I went to that reunion 19-22 May 1988 in Williamsburg, and had a great time. I finally got to meet Kirby, Gen Robbins, Norb Ruff, Paul Murphey, Lou Schriber, Yale Saffro (who drew our original Headhunter logo in April 1943), Hal Fischer (Korean War double Ace) and a host of other greats from our WWII, Korean, and Vietnam era people. I was sold!
Kirby and I kept corresponding by mail and over the phone, and we again renewed our friendship in person at the next reunion in Phoenix, Arizona, 7-10 September 1989. It was here he asked me if I would take over for him and keep the group going. I agreed.
Kirby held the reins for 20 years lining up hosts for the reunions, and keeping the organization together—before we had dues.
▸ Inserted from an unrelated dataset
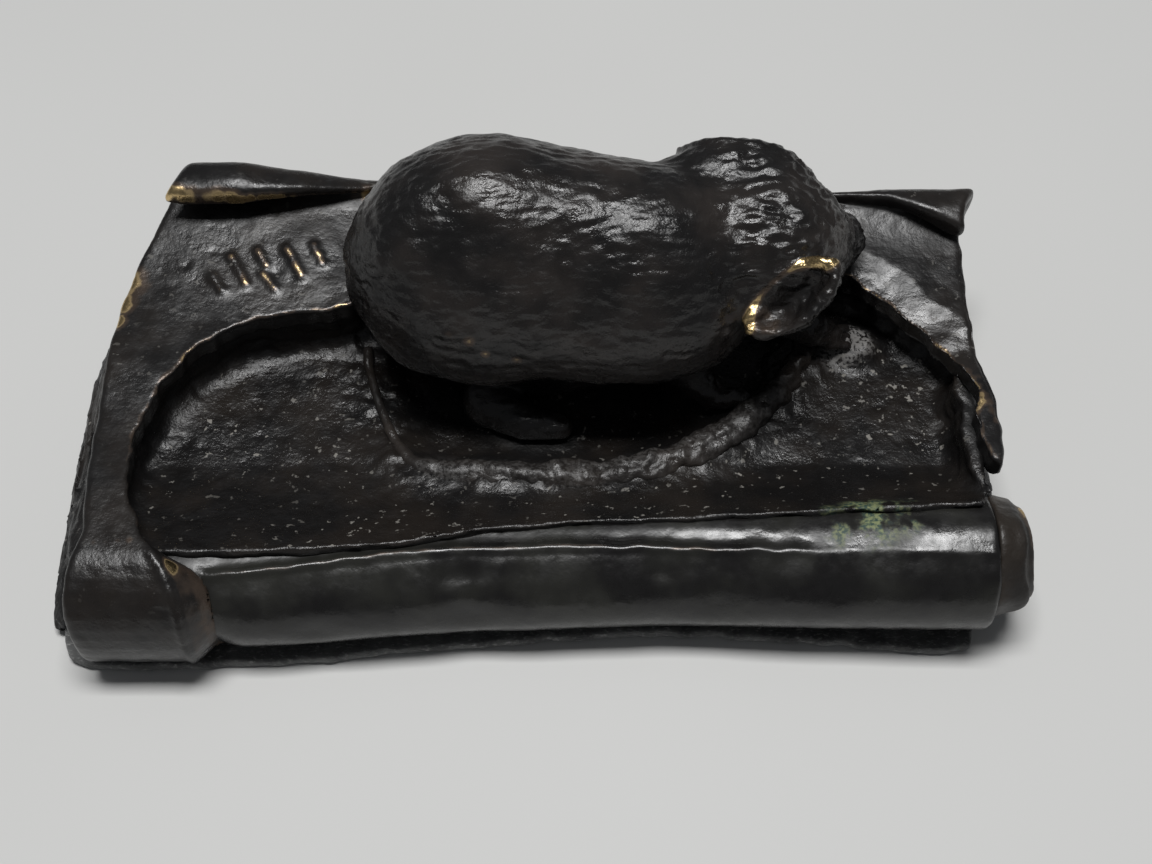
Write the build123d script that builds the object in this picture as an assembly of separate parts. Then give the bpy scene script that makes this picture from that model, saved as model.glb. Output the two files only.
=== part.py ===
"""Cast bronze paperweight: a mouse crouching on a gnawed, partly rolled parchment leaf.

Millimetres, +X along the width, +Y to the curled back lip, +Z up, underside at Z = 0.
"""

import math
import os

from build123d import *

# Half-width of every cutting block, beyond all sides of the weight
OUTSIDE = 50.0

# Felt pad glued under the casting
PAD_T = 1.3
PAD_INSET = 0.4

# Stacked lower leaves of the parchment
LOWER_TOP = 4.4
FLOOR_Z = 8.4
UPPER_INSET = 2.0
WALL_PROUD = 1.2
RAMP_START = (-8.8, 8.4)
RAMP_END = (-13.6, 11.4)
UNDERCUT = 1.1
SETBACK_Y = -18.6

# Torn upper leaf
LEAF_T = 2.6
LEAF_HALF_T = LEAF_T / 2
TEAR_HEIGHT = 40.0

# Middle line of the upper leaf behind the roll, as (y, z, half thickness): a gentle rise, then its
# back edge, which curls forward at both ends and stays plain behind the mouse
LEAF_RISE = [
    (-4.0, 13.3, LEAF_HALF_T),
    (8.0, 13.8, LEAF_HALF_T),
    (16.0, 15.0, LEAF_HALF_T),
]
LEFT_CURL = [
    (21.2, 16.8, 1.2),
    (23.6, 19.3, 0.9),
    (22.4, 21.0, 0.9),
    (19.7, 20.7, 0.8),
]
PLAIN_BACK = [(22.8, 17.4, 1.1)]
RIGHT_CURL = [
    (19.6, 16.3, 1.2),
    (22.0, 18.4, 0.9),
    (20.9, 19.9, 0.9),
    (18.2, 19.4, 0.8),
]
LEFT_CURL_END_X = -18.0
RIGHT_CURL_START_X = 28.0

# Rolled front edge: a straight round length at the left, then (x, axis y, axis z, radius)
ROLL_X0 = -44.6
ROLL_SECTIONS = [
    (-26.0, -17.3, 7.0, 5.0),
    (-8.0, -16.0, 6.9, 4.9),
    (12.0, -15.2, 6.9, 4.9),
    (43.6, -15.2, 8.1, 6.0),
]
WRAP_GAP = 0.02
WRAP_AXIS_Y = ROLL_SECTIONS[0][1]
WRAP_AXIS_Z = ROLL_SECTIONS[0][2]
WRAP_R = ROLL_SECTIONS[0][3] + WRAP_GAP + LEAF_HALF_T

# Inner turns that stand out of the right end of the roll
CORE_R = 4.6
CORE_X0 = 34.0
CORE_X1 = 47.5
CORE_Y = -15.2
CORE_Z = 7.9
CORE_ROUND = 1.6
SPREAD_R = 5.6
SPREAD_X0 = 43.7

# Mouse
BODY_C = (-3.6, 9.0, 22.2)
BODY_R = (14.6, 11.2, 12.9)
SHOULDER_C = (8.6, 8.0, 21.4)
SHOULDER_R = (13.4, 10.8, 12.2)
BELLY_C = (2.0, 8.2, 13.0)
BELLY_R = (17.0, 8.2, 8.5)
HEAD_C = (20.5, 10.6, 24.0)
HEAD_R = (9.2, 7.6, 7.4)
SNOUT_C = (27.6, 13.0, 20.6)
SNOUT_R = (6.2, 4.0, 4.2)
FOOT_R = (5.4, 3.0, 2.8)
FEET = [
    (0.5, -0.4, 9.8),
    (15.8, 2.4, 9.8),
]
EAR_R = 4.9
EAR_T = 1.8
EAR_DISH = 0.9
EAR_DISH_R = 6.0
NEAR_EAR = (23.5, 3.4, 25.1)
NEAR_EAR_FACING = (0.57, -0.81, -0.10)
FAR_EAR = (18.8, 16.4, 28.4)
FAR_EAR_FACING = (0.15, 0.86, 0.42)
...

He would pass the hat at each reunion to get donations to pay for postage, printing, etc. until the next reunion…. It would cost thousands—he collected a couple of hundred from only a few of the same people over and over….
I was now the “Head Headhunter.” We started dues of $10 a year. We published quarterly newsletters (usually 12 pages in length), an 1880-person Master Roster, a 675-person Master E-mail list, had reunions every 18 months around the Country, had a “Headhunter Store” with different Squadron goodies, etc. We had almost 1000 members from WWII, Korea, between the wars (BTW), Vietnam, and up to the present day Juvats. We also incorporated as a non-profit Veterans’ Association—the 80th Fighter Squadron Headhunters Association, Inc—and started our own web site on the Internet. It is a great organization, and we continue to this day with our reunions.
After 21 years, I got “Tex” Ritter drunk enough so I could hold up his hand to volunteer to take the flag from me, and he passed it on to Muskrat a few years after that. That is where we are today!
Although I don’t travel anymore, the memories I have of those Headhunter legends and our reunions together are with me forever. To all of you, my fellow Squadron mates, I wish you tail winds in your future endeavors. Stay close–you are making life-long friends, true Brothers and Sisters in Arms. Something to truly cherish. Press on!!